Приступили оба ко мне с просьбами: делай я им из репы козликов! Делай, да и только всего, не отстают от меня. Что ты изволишь? Не мог никак отделаться и принужден был вырезать им две лошадки и тем насилу–насилу от них отделаться. И как мне все сие слишком уже наскучило, то поднялся было я ехать. Но статочное ли дело? — Разве браниться? — Не успею я встать, как меня схватит и поцелуя три сряду:
— Братец, сиди!.. Сударик, посиди! Ну, что тебе дома! Делать теперь нечего.
Что делать, принужден был опять садиться. Лучше посижу, думаю в себе, только освободил бы он меня от поцелуев своих. Наконец стало уже поздно становиться. Я не посмотрел ни на что, и почти с бранью с ним расстался и насилу уговорил его отпустить себя.
Вот вам описание тогдашнего угощения и препровождения моего времени. Вы, зная меня, можете сами заключить, сколько весело мне было, будучи трезвым, сидеть между пьяных и с ними разговаривать. Признаюсь, что иногда со смеху помирал, смотря на все сие.

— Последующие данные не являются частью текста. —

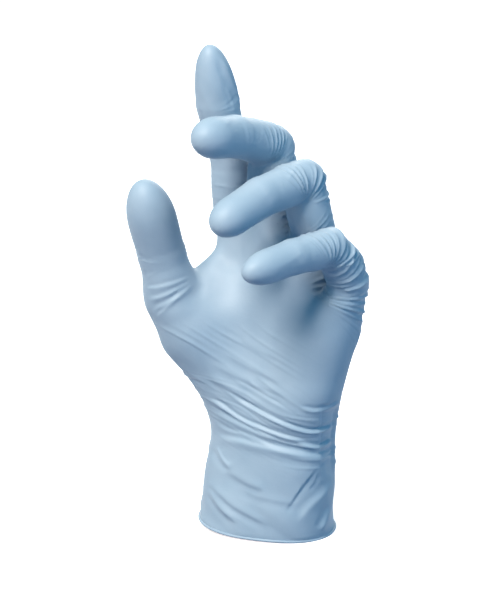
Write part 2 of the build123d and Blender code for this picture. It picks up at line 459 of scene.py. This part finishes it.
def field_surface(step):
    """Return the mesh of the field's surface, open below the hem, from a grid of a given step."""
    low = np.array(CAD_BOX[0]) / MM - GRID_MARGIN
    high = np.array(CAD_BOX[1]) / MM + GRID_MARGIN
    low[2] = GRID_BOTTOM
    counts = np.ceil((high - low) / step).astype(int)
    axes = [low[i] + np.arange(counts[i]) * step for i in range(3)]
    grid = np.empty(counts, np.float32)
    for i, x in enumerate(axes[0]):
        y, z = np.meshgrid(axes[1], axes[2], indexing="ij")
        p = np.stack([np.full(y.size, x), y.ravel(), z.ravel()], 1)
        grid[i] = body_field(p).reshape(y.shape)
    points, quads = surface_nets(grid)
    return points * step + low, quads


def gradient(field, p, eps=0.05):
    """Return the field's gradient at each point."""
    g = np.empty_like(p)
    for i in range(3):
        d = np.zeros(3)
        d[i] = eps
        g[:, i] = (field(p + d) - field(p - d)) / (2 * eps)
    return g


def project(field, p, rounds=2):
    """Move points onto the field's surface."""
    for _ in range(rounds):
        g = gradient(field, p)
        p = p - g * (field(p) / np.maximum((g * g).sum(1), 0.05))[:, None]
    return p


def subdivide(points, quads):
    """Split every quad into four."""
    sides = np.stack([quads, np.roll(quads, -1, 1)], -1).reshape(-1, 2)
    edges, which = np.unique(np.sort(sides, 1), axis=0, return_inverse=True)
    which = which.reshape(-1, 4) + len(points)
    middles = points[edges].mean(1)
    centres = points[quads].mean(1)
    centre = np.arange(len(quads)) + len(points) + len(edges)
    parts = [
        np.stack([quads[:, i], which[:, i], centre, which[:, i - 1]], 1) for i in range(4)
    ]
    return np.concatenate([points, middles, centres]), np.concatenate(parts)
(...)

Но, спасибо, на меня не досадовали, но как бы то ни было, но в праздные минуты упражнялся я и тогда в деле, а именно чистил арбузную корку, крошил из ней и из репной кожи сухарики, а в самом деле между тем размышлял о слабостях человеческих и благодарил Бога, что он сохранил меня от слабостей сему подобных».
Но я записался уже в сей раз и заговорился о безделках, так что и позабыл, что письмо мое давно уже превзошло свои пределы и мне его давно пора кончить и сказать вам, что я есмь, и прочее.